İrtikap suçunun mağduru olan kişi, öncelikle Cumhuriyet Başsavcılığına suç duyurusunda bulunabilir. Olayın delilleri varsa, örneğin mesaj, ses kaydı, tanık beyanı veya resmi işlem belgeleri, bunlar savcılığa sunulmalıdır. Savcılık, şikayet üzerine soruşturma başlatarak kamu görevlisi hakkında idari ve cezai işlemler yürütür.
Mağdurun, baskı altında verdiği menfaatin geri alınması da mümkündür. Mahkeme, irtikap sonucu elde edilen çıkarın müsaderesine (devlete geçirilmesine) karar verebilir. Ayrıca mağdur, uğradığı zararın tazmini için hukuk mahkemelerinde de dava açabilir. Bu süreçte, delillerin eksiksiz sunulması adaletin sağlanması açısından önemlidir.
İrtikap Suçunda Etkin Pişmanlık Hükümleri Uygulanır mı?
İrtikap suçunda etkin pişmanlık hükümleri, failin davranışına bağlı olarak sınırlı şekilde uygulanabilir. Eğer kamu görevlisi, soruşturma başlamadan önce elde ettiği menfaati iade eder veya durumu yetkili makamlara bildirirse, cezada indirim yapılabilir. Ancak bu indirim, suçu tamamen ortadan kaldırmaz; yalnızca cezanın hafifletilmesine yol açar.

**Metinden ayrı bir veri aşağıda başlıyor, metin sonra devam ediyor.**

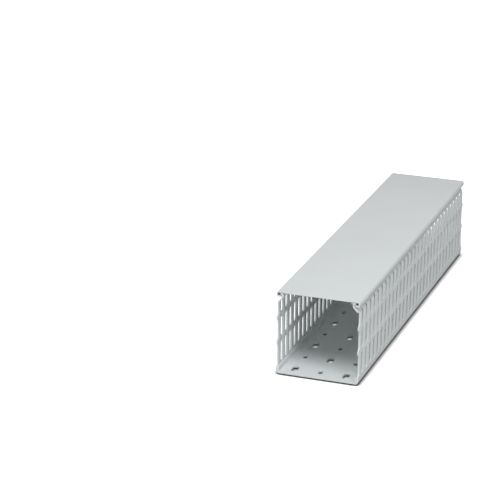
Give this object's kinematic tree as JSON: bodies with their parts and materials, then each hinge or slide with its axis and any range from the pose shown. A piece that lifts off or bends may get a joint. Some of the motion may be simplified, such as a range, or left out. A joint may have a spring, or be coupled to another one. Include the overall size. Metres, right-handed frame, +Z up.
{
  "type": "slotted wire duct",
  "caption": "Slotted cable duct: an open channel with finger-slotted walls and a perforated base, closed by a flat clip-on lid that slides along its rails.",
  "frame": {"origin": "centre of the underside of the base, on the mounting face", "axes": "+Z up from the mounting face to the lid, +Y along the duct, +X across it"},
  "size_m": [0.0804, 0.375, 0.082],
  "materials": {
    "channel_plastic": "matt extruded light grey plastic",
    "lid_plastic": "matt extruded light grey plastic with a faint sheen"
  },
  "bodies": {
    "channel": {"slotted_channel": "channel_plastic"},
    "lid": {"clip_on_lid": "lid_plastic"}
  },
  "joints": [
    {"name": "lid_slide", "type": "slide", "parent": "channel", "child": "lid", "axis": [0, 1, 0], "range_m": [-0.336, 0.336]}
  ]
}
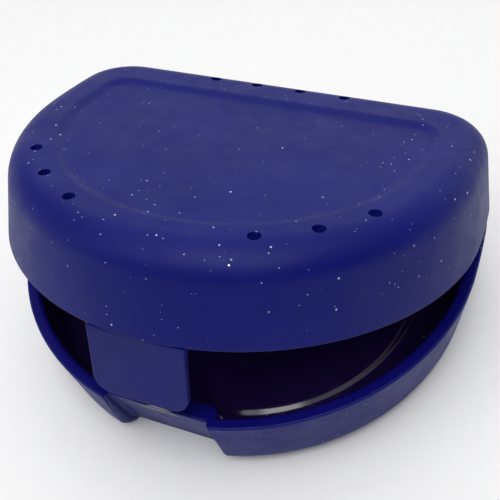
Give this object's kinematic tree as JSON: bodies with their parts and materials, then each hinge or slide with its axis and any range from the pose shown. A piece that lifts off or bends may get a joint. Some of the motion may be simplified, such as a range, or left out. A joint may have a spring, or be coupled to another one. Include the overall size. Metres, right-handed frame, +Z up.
{
  "type": "retainer case",
  "caption": "D-shaped plastic box for a dental retainer, with a vented lid on pinned hinges, a springy front latch tab and a finger recess under it.",
  "frame": {"origin": "centre of the base's flat underside, halfway along the case's outline from front to back", "axes": "+Z up, X along the hinge, the rounded front and the latch tab face -Y"},
  "size_m": [0.083, 0.0676, 0.0456],
  "materials": {
    "base_plastic": "satin outside, glossy on the rim and inside, with sparse glitter",
    "lid_plastic": "satin outside, glossy inside, with sparse glitter",
    "tab_plastic": "satin",
    "pin_steel": "bright"
  },
  "bodies": {
    "base": {"base_shell": "base_plastic", "hinge_pin_left": "pin_steel", "hinge_pin_right": "pin_steel"},
    "lid": {"lid_shell": "lid_plastic"},
    "tab": {"latch_tab": "tab_plastic"}
  },
  "joints": [
    {"name": "lid_hinge", "type": "hinge", "parent": "base", "child": "lid", "pos_m": [0, 0.0326, 0.01505], "axis": [-1, 0, 0], "range_deg": [-16, 159]},
    {"name": "tab_flex", "type": "hinge", "parent": "lid", "child": "tab", "pos_m": [0, -0.02864, 0.03266], "axis": [-1, 0, 0], "range_deg": [0, 10], "stiffness_Nm_per_rad": 0.15}
  ]
}
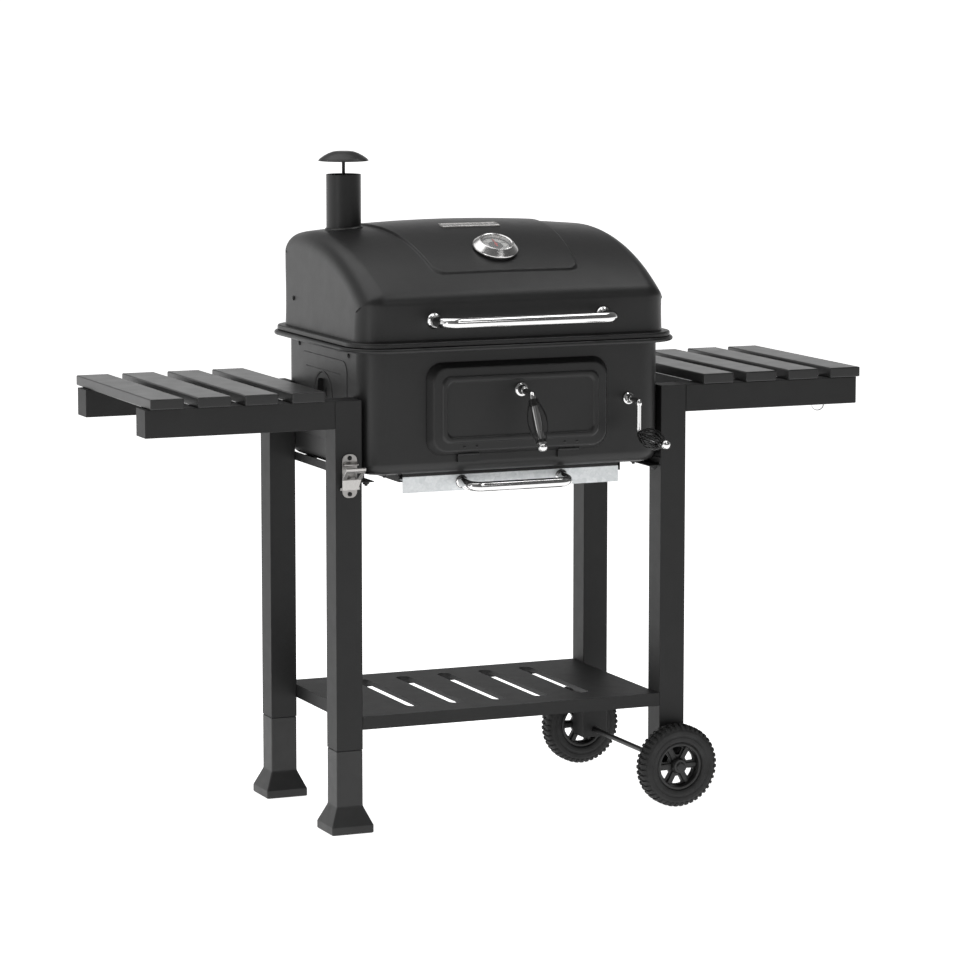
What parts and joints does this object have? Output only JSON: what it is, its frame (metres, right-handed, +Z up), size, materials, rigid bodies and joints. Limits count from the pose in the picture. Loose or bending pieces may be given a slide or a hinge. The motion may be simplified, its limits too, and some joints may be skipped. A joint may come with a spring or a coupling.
{
  "type": "charcoal trolley grill",
  "caption": "Charcoal trolley grill: domed lid with chimney, firebox on square legs, slatted side tables, stoking door, crank-lifted tray, ash drawer, shelf and wheels.",
  "frame": {"origin": "on the ground, below the centre of the whole object's bounding box", "axes": "+Z up; +X from the plastic feet towards the wheels, along the two side tables; the front with the stoking door faces -Y"},
  "size_m": [1.3976, 0.634, 1.2055],
  "materials": {
    "ash_drawer": "galvanised sheet",
    "ash_plate": "satin black heat-proof powder coat",
    "bottle_opener": "brushed nickel",
    "bottom_shelf": "matte black powder coat",
    "charcoal_tray": "black enamel",
    "chimney_cap": "satin black heat-proof powder coat",
    "chimney_tube": "satin black heat-proof powder coat",
    "cooking_grate_left": "black enamel",
    "cooking_grate_right": "black enamel",
    "crank_grip": "black moulded plastic",
    "crank_rod": "bright chrome plate",
    "damper_left": "satin black heat-proof powder coat",
    "damper_right": "satin black heat-proof powder coat",
    "door_handle": "bright chrome plate",
    "door_handle_grip": "satin black heat-proof powder coat",
    "door_hinge_left": "satin black heat-proof powder coat",
    "door_hinge_right": "satin black heat-proof powder coat",
    "drawer_crossbar": "matte black powder coat",
    "drawer_guide_left": "matte black powder coat",
    "drawer_guide_right": "matte black powder coat",
    "drawer_handle": "bright chrome plate",
    "firebox": "satin black heat-proof powder coat",
    "foot_front_left": "black moulded plastic",
    "foot_rear_left": "black moulded plastic",
    "leg_front_left": "matte black powder coat",
    "leg_front_right": "matte black powder coat",
    "leg_rear_left": "matte black powder coat",
    "leg_rear_right": "matte black powder coat",
    "lid": "satin black heat-proof powder coat",
    "lid_handle": "bright chrome plate",
    "lid_hinge_left": "satin black heat-proof powder coat",
    "lid_hinge_right": "satin black heat-proof powder coat",
    "lift_rack": "brushed stainless steel",
    "name_plate": "brushed stainless steel",
    "rack_link_left": "bright chrome plate",
    "rack_link_right": "bright chrome plate",
    "slat_left_1": "boards painted matte black",
    "slat_left_2": "boards painted matte black",
    "slat_left_3": "boards painted matte black",
    "slat_left_4": "boards painted matte black",
    "slat_right_1": "boards painted matte black",
    "slat_right_2": "boards painted matte black",
    "slat_right_3": "boards painted matte black",
    "slat_right_4": "boards painted matte black",
    "stoking_door": "satin black heat-proof powder coat",
    "support_bar_left": "matte black powder coat",
    "support_bar_right": "matte black powder coat",
    "table_rail_front_left": "matte black powder coat",
    "table_rail_front_right": "matte black powder coat",
    "table_rail_rear_left": "matte black powder coat",
    "table_rail_rear_right": "matte black powder coat",
    "thermometer": "brushed stainless steel",
    "thermometer_needle": "red lacquer",
    "tool_hook": "bright chrome plate",
    "tyre_front": "black rubber with tread",
    "tyre_rear": "black rubber with tread",
    "warming_rack": "bright chrome plate",
    "wheel_axle": "brushed stainless steel",
    "wheel_rim_front": "black moulded plastic",
    "wheel_rim_rear": "black moulded plastic"
  },
  "bodies": {
    "trolley": {"leg_front_left": "leg_front_left", "leg_front_right": "leg_front_right", "leg_rear_left": "leg_rear_left", "leg_rear_right": "leg_rear_right", "table_rail_front_left": "table_rail_front_left", "table_rail_front_right": "table_rail_front_right", "table_rail_rear_left": "table_rail_rear_left", "table_rail_rear_right": "table_rail_rear_right", "slat_left_1": "slat_left_1", "slat_left_2": "slat_left_2", "slat_left_3": "slat_left_3", "slat_left_4": "slat_left_4", "slat_right_1": "slat_right_1", "slat_right_2": "slat_right_2", "slat_right_3": "slat_right_3", "slat_right_4": "slat_right_4", "foot_front_left": "foot_front_left", "foot_rear_left": "foot_rear_left", "bottom_shelf": "bottom_shelf", "wheel_axle": "wheel_axle", "firebox": "firebox", "ash_plate": "ash_plate", "support_bar_left": "support_bar_left", "support_bar_right": "support_bar_right", "drawer_guide_left": "drawer_guide_left", "drawer_guide_right": "drawer_guide_right", "drawer_crossbar": "drawer_crossbar", "cooking_grate_left": "cooking_grate_left", "cooking_grate_right": "cooking_grate_right", "lid_hinge_left": "lid_hinge_left", "lid_hinge_right": "lid_hinge_right", "door_hinge_left": "door_hinge_left", "door_hinge_right": "door_hinge_right", "bottle_opener": "bottle_opener", "tool_hook": "tool_hook"},
    "wheel_front": {"wheel_rim_front": "wheel_rim_front", "tyre_front": "tyre_front"},
    "wheel_rear": {"wheel_rim_rear": "wheel_rim_rear", "tyre_rear": "tyre_rear"},
    "lid": {"lid": "lid", "lid_handle": "lid_handle", "chimney_tube": "chimney_tube", "thermometer": "thermometer", "name_plate": "name_plate"},
    "chimney_cap": {"chimney_cap": "chimney_cap"},
    "needle": {"thermometer_needle": "thermometer_needle"},
    "warming_rack": {"warming_rack": "warming_rack"},
    "rack_links": {"rack_link_left": "rack_link_left", "rack_link_right": "rack_link_right"},
    "stoking_door": {"stoking_door": "stoking_door"},
    "door_handle": {"door_handle": "door_handle", "door_handle_grip": "door_handle_grip"},
    "crank": {"crank_rod": "crank_rod"},
    "crank_grip": {"crank_grip": "crank_grip"},
    "charcoal_carriage": {"charcoal_tray": "charcoal_tray", "lift_rack": "lift_rack"},
    "ash_drawer": {"ash_drawer": "ash_drawer", "drawer_handle": "drawer_handle"},
    "damper_left": {"damper_left": "damper_left"},
    "damper_right": {"damper_right": "damper_right"}
  },
  "joints": [
    {"name": "lid_hinge", "type": "hinge", "parent": "trolley", "child": "lid", "pos_m": [-0.0018, 0.3115, 0.875], "axis": [-1, 0, 0], "range_deg": [0, 100]},
    {"name": "rack_on_lid", "type": "hinge", "parent": "lid", "child": "warming_rack", "pos_m": [-0.0018, 0.1985, 0.935], "axis": [-1, 0, 0], "range_deg": [-100, 0]},
    {"name": "rack_link_pivot", "type": "hinge", "parent": "trolley", "child": "rack_links", "pos_m": [-0.0018, 0.1835, 0.853], "axis": [-1, 0, 0], "range_deg": [0, 100]},
    {"name": "chimney_cap_slide", "type": "slide", "parent": "lid", "child": "chimney_cap", "axis": [0, 0, -1], "range_m": [0, 0.02]},
    {"name": "thermometer_pointer", "type": "hinge", "parent": "lid", "child": "needle", "pos_m": [-0.0018, -0.05056, 1.04198], "axis": [0, 0.4113, -0.9115], "range_deg": [-130, 130]},
    {"name": "door_hinge", "type": "hinge", "parent": "trolley", "child": "stoking_door", "pos_m": [-0.0018, -0.1545, 0.6775], "axis": [1, 0, 0], "range_deg": [0, 55]},
    {"name": "door_latch", "type": "hinge", "parent": "stoking_door", "child": "door_handle", "pos_m": [-0.0018, -0.166, 0.791], "axis": [0, -1, 0], "range_deg": [0, 90]},
    {"name": "crank_turn", "type": "hinge", "parent": "trolley", "child": "crank", "pos_m": [0.2175, -0.149, 0.7634], "axis": [0, -1, 0], "range_deg": [0, 343.78]},
    {"name": "crank_grip_spin", "type": "hinge", "parent": "crank", "child": "crank_grip", "pos_m": [0.2175, -0.196, 0.7034], "axis": [0, -0.9981, -0.0618], "continuous": true},
    {"name": "tray_lift", "type": "slide", "parent": "trolley", "child": "charcoal_carriage", "axis": [0, 0, 1], "range_m": [0, 0.06]},
    {"name": "drawer_slide", "type": "slide", "parent": "trolley", "child": "ash_drawer", "axis": [0, -1, 0], "range_m": [0, 0.26]},
    {"name": "wheel_front_spin", "type": "hinge", "parent": "trolley", "child": "wheel_front", "pos_m": [0.3172, -0.155, 0.077], "axis": [0, 1, 0], "continuous": true},
    {"name": "wheel_rear_spin", "type": "hinge", "parent": "trolley", "child": "wheel_rear", "pos_m": [0.3172, 0.278, 0.077], "axis": [0, 1, 0], "continuous": true},
    {"name": "damper_left_turn", "type": "hinge", "parent": "trolley", "child": "damper_left", "pos_m": [-0.2947, 0.06, 0.765], "axis": [1, 0, 0], "range_deg": [0, 60]},
    {"name": "damper_right_turn", "type": "hinge", "parent": "trolley", "child": "damper_right", "pos_m": [0.2911, 0.06, 0.765], "axis": [1, 0, 0], "range_deg": [0, 60]}
  ],
  "couplings": [
    {"joint": "rack_on_lid", "follows": "lid_hinge", "ratio": -1},
    {"joint": "rack_link_pivot", "follows": "lid_hinge", "ratio": 1},
    {"joint": "crank_turn", "follows": "tray_lift", "rad_per_m": 100}
  ]
}
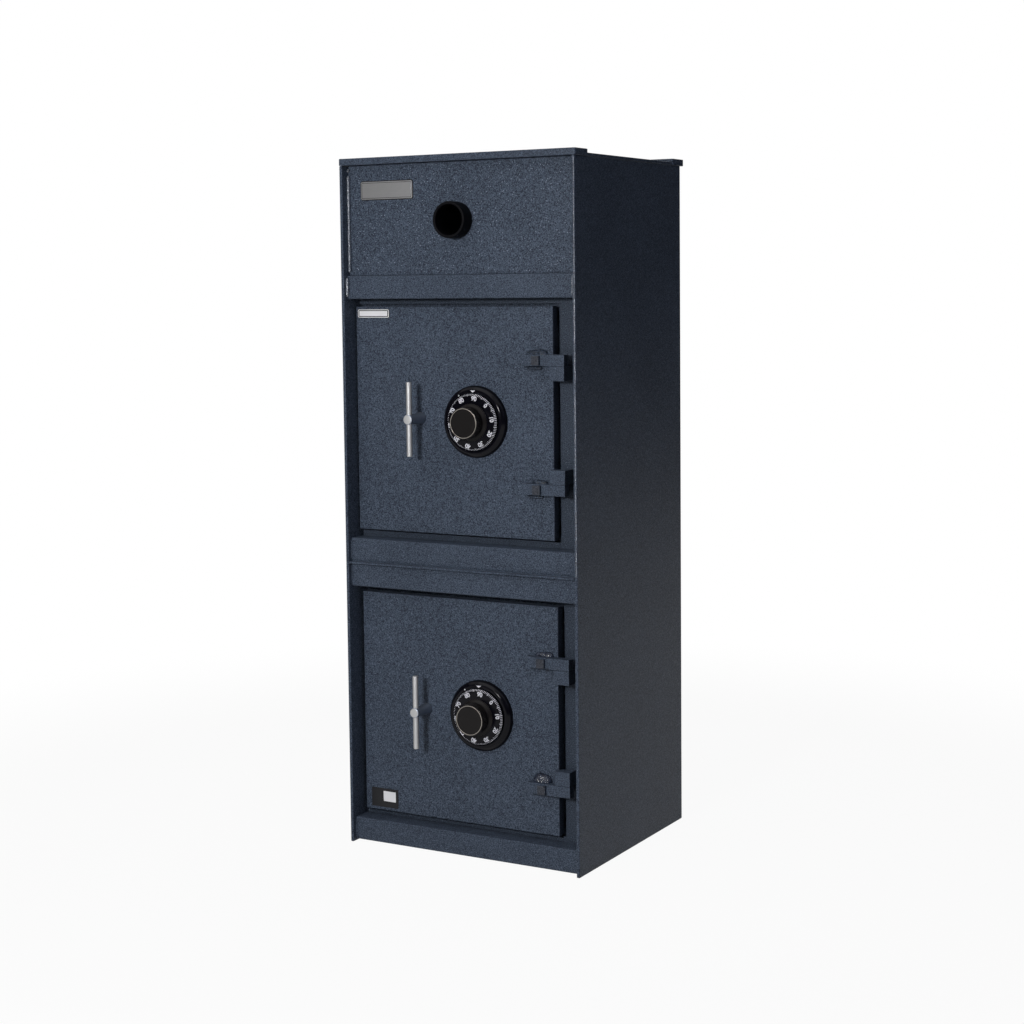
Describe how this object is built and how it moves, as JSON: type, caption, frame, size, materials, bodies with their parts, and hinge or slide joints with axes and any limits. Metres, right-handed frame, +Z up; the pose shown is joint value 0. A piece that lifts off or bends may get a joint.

Etkin pişmanlık, mağdurun rızasıyla gerçekleşen bir geri verme değildir. Failin kendi iradesiyle menfaati iade etmesi veya itirafta bulunması gerekir. Mahkemeler, failin samimiyetini, pişmanlık derecesini ve suçun sonuçlarını dikkate alarak indirim oranına karar verir. Bu hükmün amacı, kamu görevlilerini suçu gizlemek yerine itiraf etmeye teşvik etmektir.
İrtikap Suçunda Zamanaşımı Süresi Ne Kadardır?
İrtikap suçunda dava zamanaşımı süresi 15 yıldır. Bu süre, suçun işlendiği tarihten itibaren işlemeye başlar. Zamanaşımı süresi dolduğunda, artık fail hakkında ceza davası açılamaz veya açılmış dava düşer. Ancak zamanaşımı, bazı durumlarda kesilebilir veya durabilir; örneğin failin yurt dışında olması, soruşturmanın belirli aşamalarda ertelenmesi gibi durumlarda süre yeniden başlar.
Zamanaşımı süresinin uzun tutulmasının nedeni, irtikap suçunun genellikle gizli yollarla işlenmesi ve mağdurun suçu geç fark etme ihtimalidir. Bu nedenle mağdurların olayı öğrendikten sonra vakit kaybetmeden savcılığa başvurmaları büyük önem taşır. Delillerin erken sunulması, hem soruşturmanın sağlıklı ilerlemesini hem de kamu güveninin korunmasını sağlar.